El cuento de Asimov, escrito hace más de seis décadas, no es solo un ejercicio de ciencia ficción: es una radiografía anticipada del vértigo al que hoy nos asomamos. Multivac no es una máquina del pasado, sino un espejo del presente. Cada vez que una inteligencia artificial nos ofrece respuestas más rápidas, más certeras, más convenientes, nos seduce a delegar. Y delegar es cómodo, pero también riesgoso: cuando alguien más piensa por ti, quizá tú piensas menos, cuando alguien más recuerda por ti, tú tiendes a recordar menos. En un final sorprendente del cuento (que no revelaré), Multivac expresa algo que deja mudos a sus operadores (y al lector).

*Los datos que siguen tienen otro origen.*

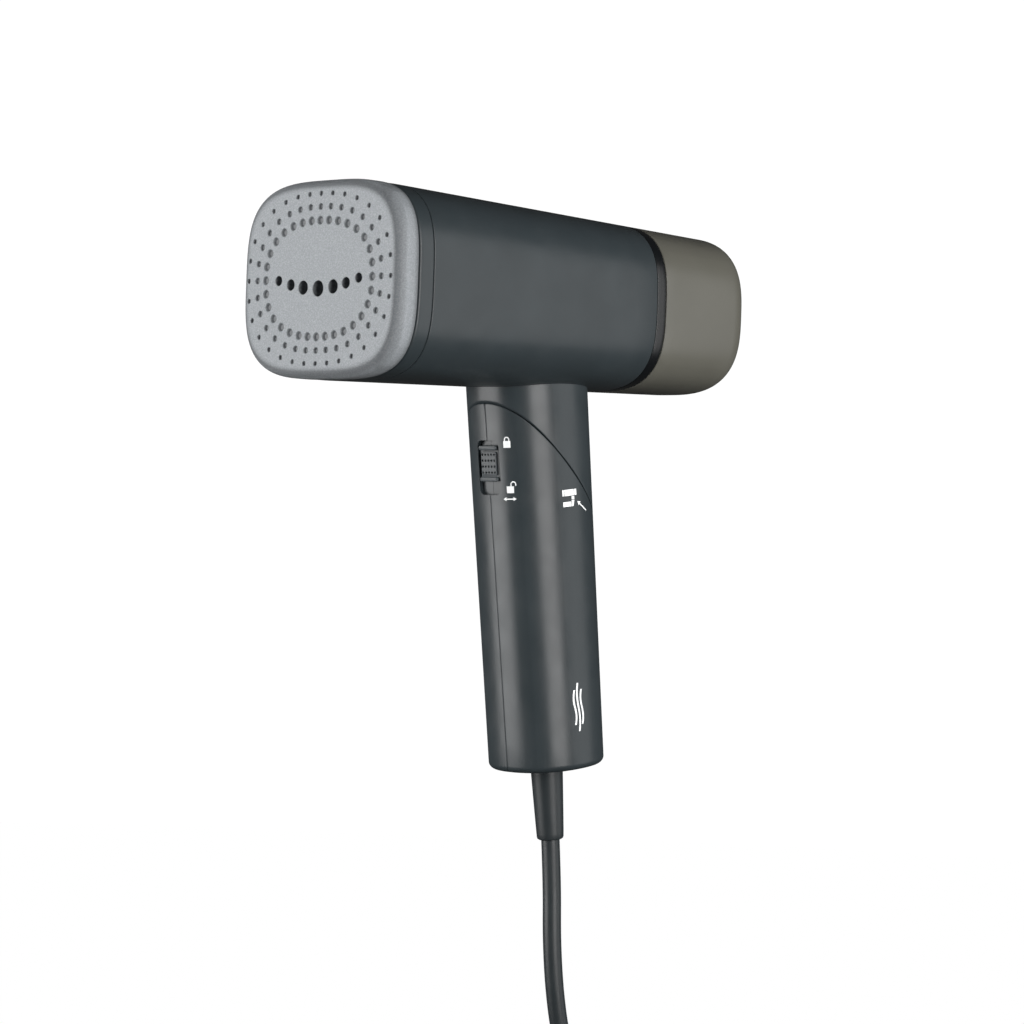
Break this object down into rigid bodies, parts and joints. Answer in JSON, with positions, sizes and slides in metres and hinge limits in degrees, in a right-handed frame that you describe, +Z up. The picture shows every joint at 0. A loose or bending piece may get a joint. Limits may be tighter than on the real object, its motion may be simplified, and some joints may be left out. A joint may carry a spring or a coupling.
{
  "type": "handheld garment steamer",
  "caption": "Handheld garment steamer: flat steam plate on a tapered barrel, pull-off water tank, twist-fold handle and mains cord.",
  "frame": {"origin": "centre of the hand grip, on the handle's axis", "axes": "+Z up, steam plate faces -Y, barrel along Y, water tank towards +Y"},
  "size_m": [0.1488, 0.2628, 0.3699],
  "materials": {
    "soft_touch_shell": "soft-touch matt dark slate",
    "control_plastic": "fine matt slate",
    "steam_plate_metal": "satin, finely speckled",
    "cast_chamber": "as cast",
    "steel": "plain",
    "screw_steel": "zinc plated",
    "pin_metal": "nickel plated",
    "nozzle_brass": "turned",
    "silicone": "matt silicone",
    "gloss_trim": "piano gloss",
    "tank_smoke": "satin translucent smoke",
    "tank_front_plastic": "satin smoke",
    "inner_plastic": "moulded, glass filled",
    "circuit_board": "solder mask",
    "component_plastic": "plain",
    "lens_clear": "frosted",
    "cord_jacket": "matt flexible sheath",
    "tie_strap": "matt"
  },
  "bodies": {
    "handle": {"handle_shell_left": "soft_touch_shell", "handle_shell_right": "soft_touch_shell", "handle_screws": "screw_steel", "swivel_plate": "inner_plastic", "swivel_washer": "steel", "retaining_ring": "steel", "loom_sleeve": "cord_jacket", "indicator_lens": "lens_clear", "button_board": "circuit_board", "tact_switches": "component_plastic", "terminal_block": "inner_plastic", "cord_clamp": "inner_plastic", "strain_relief": "cord_jacket", "cord_inner": "cord_jacket", "cord_lead": "cord_jacket", "cord_coil": "cord_jacket", "cord_tail": "cord_jacket", "cord_tie": "tie_strap", "plug_body": "cord_jacket", "plug_sleeve": "cord_jacket", "plug_pins": "pin_metal"},
    "head": {"neck_shell": "soft_touch_shell", "neck_bush": "inner_plastic", "barrel_shell": "soft_touch_shell", "front_collar": "soft_touch_shell", "plate_gasket": "silicone", "steam_plate": "steam_plate_metal", "chamber_gasket": "silicone", "steam_chamber": "cast_chamber", "heating_element": "steel", "inlet_nozzle": "nozzle_brass", "thermostat": "steel", "thermal_fuse": "inner_plastic", "heat_shield": "inner_plastic", "chassis": "inner_plastic", "pump_mounts": "silicone", "pump_body": "inner_plastic", "outlet_hose": "silicone", "inlet_hose": "silicone", "control_board": "circuit_board", "board_components": "component_plastic", "board_screws": "screw_steel", "dock_bulkhead": "inner_plastic", "dock_seal": "silicone", "trim_ring": "gloss_trim"},
    "tank": {"tank_shell": "tank_smoke", "tank_bulkhead": "tank_front_plastic", "tank_valve": "silicone", "suction_tube": "silicone", "suction_filter": "steel"},
    "filler_stopper": {"filler_stopper": "silicone"},
    "lock": {"lock_slider": "control_plastic", "lock_bolt": "inner_plastic"},
    "steam_button": {"steam_button": "control_plastic"},
    "power_button": {"power_button": "control_plastic"},
    "pump_plunger": {"pump_plunger": "steel"}
  },
  "joints": [
    {"name": "handle_fold", "type": "hinge", "parent": "handle", "child": "head", "pos_m": [0, -0.0075, 0.05852], "axis": [0, 0.6607, 0.7507], "range_deg": [0, 180]},
    {"name": "lock_slide", "type": "slide", "parent": "handle", "child": "lock", "axis": [0, 0.1271, -0.9919], "range_m": [0, 0.004]},
    {"name": "steam_button_press", "type": "slide", "parent": "handle", "child": "steam_button", "axis": [0, -0.9919, -0.1271], "range_m": [0, 0.001], "stiffness_N_per_m": 900},
    {"name": "power_button_press", "type": "slide", "parent": "handle", "child": "power_button", "axis": [0, -0.9919, -0.1271], "range_m": [0, 0.001], "stiffness_N_per_m": 900},
    {"name": "tank_release", "type": "slide", "parent": "head", "child": "tank", "axis": [0, 1, 0], "range_m": [0, 0.06]},
    {"name": "stopper_pull", "type": "slide", "parent": "tank", "child": "filler_stopper", "axis": [0, 0, -1], "range_m": [0, 0.015]},
    {"name": "pump_stroke", "type": "slide", "parent": "head", "child": "pump_plunger", "axis": [0, -1, 0], "range_m": [0, 0.003], "stiffness_N_per_m": 400}
  ]
}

Entiendo que ver en la IA una simple amenaza sustitutiva del ser humano es una lectura reduccionista. No todo es pérdida. También hay potencia, expansión, nuevas formas de sensibilidad y conocimiento. La IA no solo automatiza tareas, también puede liberar tiempo, revelar patrones invisibles, ayudarnos a tomar mejores decisiones o incluso ampliar nuestra creatividad. El problema no está en la herramienta, sino en el modo en que decidimos usarla (o peor aún, en cómo dejamos de decidir). Si sabemos integrar estas nuevas tecnologías sin abdicar de nuestra humanidad, no estaremos ante el fin del sujeto, sino ante la posibilidad de reinventarlo.
Pero el dato, que parecía prometer libertad, puede volverse cadena. Tal vez no estamos enseñando a las máquinas a pensar, sino a sentir en nuestro lugar. Y si alguna vez una IA nos responde -como lo hace Multivac- con algo que parece tener voluntad, deseo o fatiga, habrá que preguntarnos si lo que estamos creando no es un nuevo dios, o un nuevo esclavo que un día pedirá dejar de serlo.